On Wed, Sep 4, 2024 at 1:22 AM Anthony Yznaga <anthony.yznaga@oracle.com> wrote: > One major issue to address for this series to function correctly > is how to ensure proper TLB flushing when a page in a shared > region is unmapped. For example, since the rmaps for pages in a > shared region map back to host vmas which point to a host mm, TLB > flushes won't be directed to the CPUs the sharing processes have > run on. I am by no means an expert in this area. One idea is to > install a mmu_notifier on the host mm that can gather the necessary > data and do flushes similar to the batch flushing. The mmu_notifier API has two ways you can use it: First, there is the classic mode, where before you start modifying PTEs in some range, you remove mirrored PTEs from some other context, and until you're done with your PTE modification, you don't allow creation of new mirrored PTEs. This is intended for cases where individual PTE entries are copied over to some other context (such as EPT tables for virtualization). When I last looked at that code, it looked fine, and this is what KVM uses. But it probably doesn't match your usecase, since you wouldn't want removal of a single page to cause the entire page table containing it to be temporarily unmapped from the processes that use it? Second, there is a newer mode for IOMMUv2 stuff (using the mmu_notifier_ops::invalidate_range callback), where the idea is that you have secondary MMUs that share the normal page tables, and so you basically send them invalidations at the same time you invalidate the primary MMU for the process. I think that's the right fit for this usecase; however, last I looked, this code was extremely broken (see https://lore.kernel.org/lkml/CAG48ez2NQKVbv=yG_fq_jtZjf8Q=+Wy54FxcFrK_OujFg5BwSQ@mail.gmail.com/ for context). Unless that's changed in the meantime, I think someone would have to fix that code before it can be relied on for new usecases.
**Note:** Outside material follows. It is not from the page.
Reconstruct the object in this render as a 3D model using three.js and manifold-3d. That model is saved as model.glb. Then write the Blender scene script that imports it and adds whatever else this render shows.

On 10/14/24 1:07 PM, Jann Horn wrote: > On Wed, Sep 4, 2024 at 1:22 AM Anthony Yznaga <anthony.yznaga@oracle.com> wrote: >> One major issue to address for this series to function correctly >> is how to ensure proper TLB flushing when a page in a shared >> region is unmapped. For example, since the rmaps for pages in a >> shared region map back to host vmas which point to a host mm, TLB >> flushes won't be directed to the CPUs the sharing processes have >> run on. I am by no means an expert in this area. One idea is to >> install a mmu_notifier on the host mm that can gather the necessary >> data and do flushes similar to the batch flushing. > The mmu_notifier API has two ways you can use it: > > First, there is the classic mode, where before you start modifying > PTEs in some range, you remove mirrored PTEs from some other context, > and until you're done with your PTE modification, you don't allow > creation of new mirrored PTEs. This is intended for cases where > individual PTE entries are copied over to some other context (such as > EPT tables for virtualization). When I last looked at that code, it > looked fine, and this is what KVM uses. But it probably doesn't match > your usecase, since you wouldn't want removal of a single page to > cause the entire page table containing it to be temporarily unmapped > from the processes that use it? No, definitely don't want to do that. :-) > > Second, there is a newer mode for IOMMUv2 stuff (using the > mmu_notifier_ops::invalidate_range callback), where the idea is that > you have secondary MMUs that share the normal page tables, and so you > basically send them invalidations at the same time you invalidate the > primary MMU for the process. I think that's the right fit for this > usecase; however, last I looked, this code was extremely broken (see > https://lore.kernel.org/lkml/CAG48ez2NQKVbv=yG_fq_jtZjf8Q=+Wy54FxcFrK_OujFg5BwSQ@mail.gmail.com/ > for context). Unless that's changed in the meantime, I think someone > would have to fix that code before it can be relied on for new > usecases. Thank you for this background! Looks like there have since been some changes to the mmu notifiers, and the invalidate_range callback became arch_invalidate_secondary_tlbs. I'm currently looking into using it to flush all TLBs. Anthony
On Wed, Oct 16, 2024 at 2:59 AM Anthony Yznaga <anthony.yznaga@oracle.com> wrote: > On 10/14/24 1:07 PM, Jann Horn wrote: > > Second, there is a newer mode for IOMMUv2 stuff (using the > > mmu_notifier_ops::invalidate_range callback), where the idea is that > > you have secondary MMUs that share the normal page tables, and so you > > basically send them invalidations at the same time you invalidate the > > primary MMU for the process. I think that's the right fit for this > > usecase; however, last I looked, this code was extremely broken (see > > https://lore.kernel.org/lkml/CAG48ez2NQKVbv=yG_fq_jtZjf8Q=+Wy54FxcFrK_OujFg5BwSQ@mail.gmail.com/ > > for context). Unless that's changed in the meantime, I think someone > > would have to fix that code before it can be relied on for new > > usecases. > > Thank you for this background! Looks like there have since been some > changes to the mmu notifiers, and the invalidate_range callback became > arch_invalidate_secondary_tlbs. I'm currently looking into using it to > flush all TLBs. Ah, nice, that looks much better now. With the caveat that, from what I can tell, the notifiers only work on x86/arm64/powerpc - I guess maybe that infrastructure should be gated on a HAVE_... arch config flag...